Aim of the task
Only the lines from the line that has "worktop_screws();" through the line that has "cad_parts[node].hide_render = cad_parts[node].hide_viewport" should be reproduced, exactly and with both ends kept.

Data
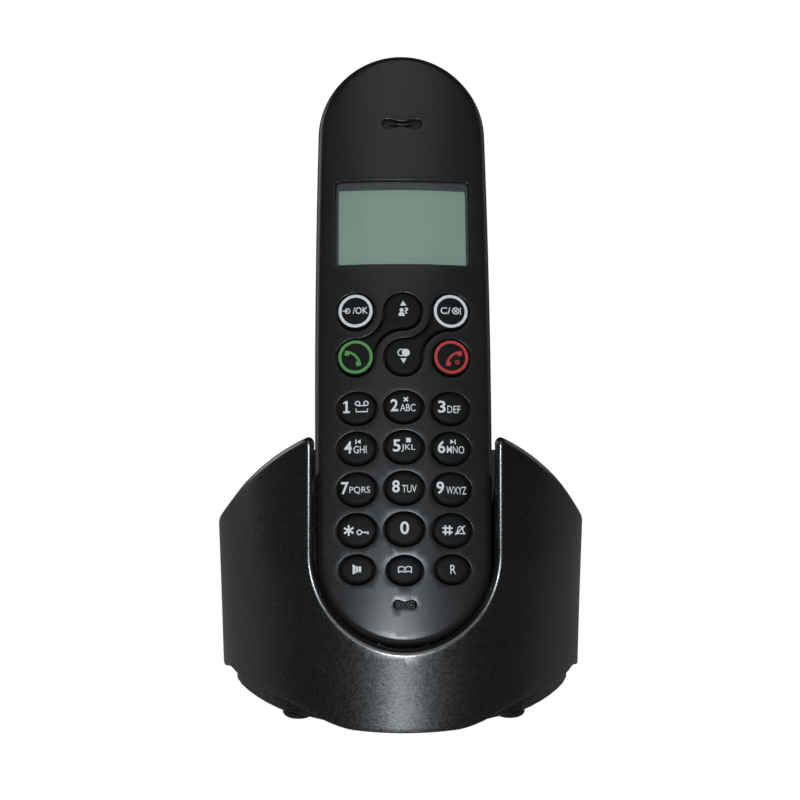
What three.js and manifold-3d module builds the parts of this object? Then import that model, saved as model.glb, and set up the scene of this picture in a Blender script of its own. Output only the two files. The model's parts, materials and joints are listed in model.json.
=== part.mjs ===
// Cordless phone in its charging base. Millimetres, +Z up, front of the base towards -Y.
import * as THREE from 'three';
import { mergeVertices } from 'three/addons/utils/BufferGeometryUtils.js';
import Module from 'manifold-3d';

const wasm = await Module();
wasm.setup();

// ---------------------------------------------------------------- driving dimensions
const GAP = 0.35;                 // clearance between pieces that touch
const LEAN = 31;                  // handset's lean back from upright, degrees

// handset: local x across, y up along the face, z out of the face; the face's lower tip is y = 0
const HANDSET_HALF_WIDTH = 23.6;
const SIDE_BULGE = 0.6;           // how much wider the handset is at its middle than at its ends
const END_RADIUS = HANDSET_HALF_WIDTH - SIDE_BULGE;
const FACE_LENGTH = 160;
const EDGE_ROUND = 2.0;           // rounding between the face and the sides
const HANDSET_THICK = 24;
const SPLIT_DEPTH = 11;           // depth of the seam between the front and rear shells
const SHELL_WALL = 1.8;
const CROWN_RADIUS = 115;         // the face curves across with this radius
const SEAT_BACK = 11.2;           // from the base's front edge to the face's lower tip
const SEAT_HEIGHT = 23.2;

const LENS_WIDTH = 35.9;
const LENS_HEIGHT = 23.7;
const LENS_CENTRE = 112.7;
const LENS_THICK = 1.2;
const LENS_LEDGE = 2.0;

const KEY_RISE = 0.9;             // key tops above the face
const KEY_DEPTH = 1.8;            // key undersides below the face
const KEY_PITCH = 12.4;
const NAV_PITCH = 12.75;
const NAV_RADIUS = 5.0;
const NAV_UPPER = 87.4;
const NAV_LOWER = NAV_UPPER - NAV_PITCH;
const NUMBER_HALF = [5.15, 4.35];
const LOWER_HALF = [4.6, 3.7];
const NUMBER_ROWS = [60.7, 49.8, 38.9, 28.0];
const LOWER_ROW = 17.8;
const ROW_ARCH = 0.3;             // the middle key stands this much above its neighbours

const MAT_TOP = 3.9;
const PANEL_TOP = 3.3;
const BOARD_TOP = 5.4;
const BOARD_THICK = 1.2;
const BOARD_SPAN = [13, 126];
const BOARD_HALF_WIDTH = 18.6;

const CELL_RADIUS = 5.25;         // AAA cell
const CELL_LENGTH = 44.5;
const CELL_DEPTH = 15.4;
const TRAY_SPAN = [62, 116];
const TRAY_WALL = 1.0;
const TRAY_FLOOR_TOP = 8.0;
const DOOR_SPAN = [60, 124];
const DOOR_HALF_WIDTH = 16.5;

const EAR_CENTRE = 141.4;
const EAR_RADIUS = 7.5;
const EAR_SLOT = [10.8, 2.6];
const MIC_CENTRE = 8.7;
const MIC_RADIUS = 2.6;
const MIC_SLOT = [5.8, 2.0];
const RINGER_CENTRE = 40;
const RINGER_RADIUS = 8.5;
const SCREW_PLACE = [14.5, 134];
const BOSS_RADIUS = 3.0;
const CONTACT_X = 6;
const CONTACT_DEPTH = 16;
const CONTACT_SIZE = [3, 5, 5];
const CONTACT_FACE = -1.3;        // contact's lower face stands a little proud of the rear shell

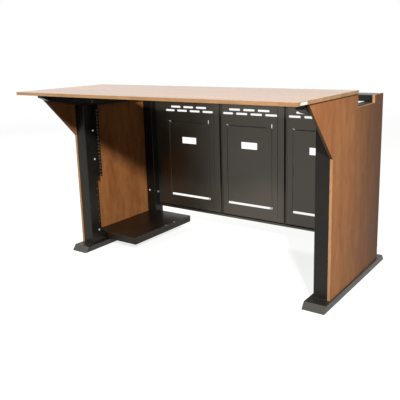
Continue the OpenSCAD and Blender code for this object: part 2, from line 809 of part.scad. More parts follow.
module worktop_screws() {
    color(zinc_color) from_front() for (side = [left, right], y = arm_screw_y) union() {
        x = side * (panel_inner_x - arm_w / 2);
        rod_z([x, y, under_top - steel_t - screw_head_h], screw_head_r, screw_head_h);
        rod_z([x, y, under_top - steel_t - eps], screw_r, steel_t + screw_bite);
    }
}

module panel_screws() {
    color(zinc_color) from_front() for (side = [left, right]) on_side(side) {
        head_x = panel_inner_x - steel_t;
        panel_fixings(screw_head_r, head_x - screw_head_h, head_x);
        panel_fixings(screw_r, head_x - eps, panel_inner_x + screw_bite);
    }
}

worktop();
worktop_edging();
edge_tag();
side_panel(left);  // side_panel_left
side_panel(right);  // side_panel_right
side_edging(left);  // side_edging_left
side_edging(right);  // side_edging_right
front_upright(left);  // front_upright_left
front_upright(right);  // front_upright_right
rear_upright(left);  // rear_upright_left
rear_upright(right);  // rear_upright_right
foot_bar(left);  // foot_bar_left
foot_bar(right);  // foot_bar_right
top_arm(left);  // top_arm_left
top_arm(right);  // top_arm_right
rear_top_rail();
back_top_rail();
back_bottom_rail();
back_panel(0);  // back_panel_left
back_panel(1);  // back_panel_middle
back_panel(2);  // back_panel_right
back_post(0);  // back_post_left
back_post(1);  // back_post_middle
back_post(2);  // back_post_right
back_filler_left();
access_door(0);  // access_door_left
access_door(1);  // access_door_middle
access_door(2);  // access_door_right
hinge_brackets();
door_catches();
rack_rail();
computer_shelf();
shelf_spacers();
upright_bolts();
worktop_screws();
panel_screws();
leveller_blocks();
levelling_foot(left, leveller_y[0]);  // levelling_foot_front_left
levelling_foot(right, leveller_y[0]);  // levelling_foot_front_right
levelling_foot(left, leveller_y[1]);  // levelling_foot_rear_left
levelling_foot(right, leveller_y[1]);  // levelling_foot_rear_right
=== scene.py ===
import math
import bpy
import bmesh
from mathutils import Matrix, Vector


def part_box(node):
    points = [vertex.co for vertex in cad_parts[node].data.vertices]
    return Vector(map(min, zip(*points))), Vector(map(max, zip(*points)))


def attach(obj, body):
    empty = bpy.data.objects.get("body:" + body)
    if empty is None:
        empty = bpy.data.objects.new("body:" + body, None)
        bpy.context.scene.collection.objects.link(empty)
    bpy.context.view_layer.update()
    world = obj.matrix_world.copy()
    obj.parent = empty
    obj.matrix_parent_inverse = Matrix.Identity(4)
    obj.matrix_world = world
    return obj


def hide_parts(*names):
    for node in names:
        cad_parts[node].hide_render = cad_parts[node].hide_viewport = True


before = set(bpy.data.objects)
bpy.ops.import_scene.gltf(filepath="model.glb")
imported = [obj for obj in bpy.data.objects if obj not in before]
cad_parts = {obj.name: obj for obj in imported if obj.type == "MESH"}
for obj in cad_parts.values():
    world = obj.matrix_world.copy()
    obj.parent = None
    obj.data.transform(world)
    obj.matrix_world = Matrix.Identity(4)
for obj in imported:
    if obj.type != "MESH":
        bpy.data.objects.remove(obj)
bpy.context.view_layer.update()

# The studio: a pale floor that keeps the desk's shadow, a white surround, and three soft lamps, at
# the front right, high at the front left and at the rear left. The camera stands at the front
# right, a little above the worktop, as in the photograph.
scene = bpy.context.scene
scene.view_settings.view_transform = "Standard"


def put(tree, kind, inputs=None, **settings):
    """Adds a node, with its settings, and fills or links its inputs."""
    made = tree.nodes.new(kind)
    for name, value in settings.items():
        setattr(made, name, value)
    for name, value in (inputs or {}).items():
        if isinstance(value, bpy.types.NodeSocket):
            tree.links.new(value, made.inputs[name])
        else:
            made.inputs[name].default_value = value
    return made


def worked(tree, operation, *values):
    """The result of a sum on one, two or three values."""
    return put(tree, "ShaderNodeMath", dict(enumerate(values)), operation=operation).outputs[0]


def turned_into(tree, value, span, result, curve="LINEAR"):
    """A value's place in a span, turned into the same place in another span."""
    inputs = {"Value": value, "From Min": span[0], "From Max": span[1],
              "To Min": result[0], "To Max": result[1]}
    return put(tree, "ShaderNodeMapRange", inputs, interpolation_type=curve).outputs[0]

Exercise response
worktop_screws();
panel_screws();
leveller_blocks();
levelling_foot(left, leveller_y[0]);  // levelling_foot_front_left
levelling_foot(right, leveller_y[0]);  // levelling_foot_front_right
levelling_foot(left, leveller_y[1]);  // levelling_foot_rear_left
levelling_foot(right, leveller_y[1]);  // levelling_foot_rear_right
=== scene.py ===
import math
import bpy
import bmesh
from mathutils import Matrix, Vector


def part_box(node):
    points = [vertex.co for vertex in cad_parts[node].data.vertices]
    return Vector(map(min, zip(*points))), Vector(map(max, zip(*points)))


def attach(obj, body):
    empty = bpy.data.objects.get("body:" + body)
    if empty is None:
        empty = bpy.data.objects.new("body:" + body, None)
        bpy.context.scene.collection.objects.link(empty)
    bpy.context.view_layer.update()
    world = obj.matrix_world.copy()
    obj.parent = empty
    obj.matrix_parent_inverse = Matrix.Identity(4)
    obj.matrix_world = world
    return obj


def hide_parts(*names):
    for node in names:
        cad_parts[node].hide_render = cad_parts[node].hide_viewport = True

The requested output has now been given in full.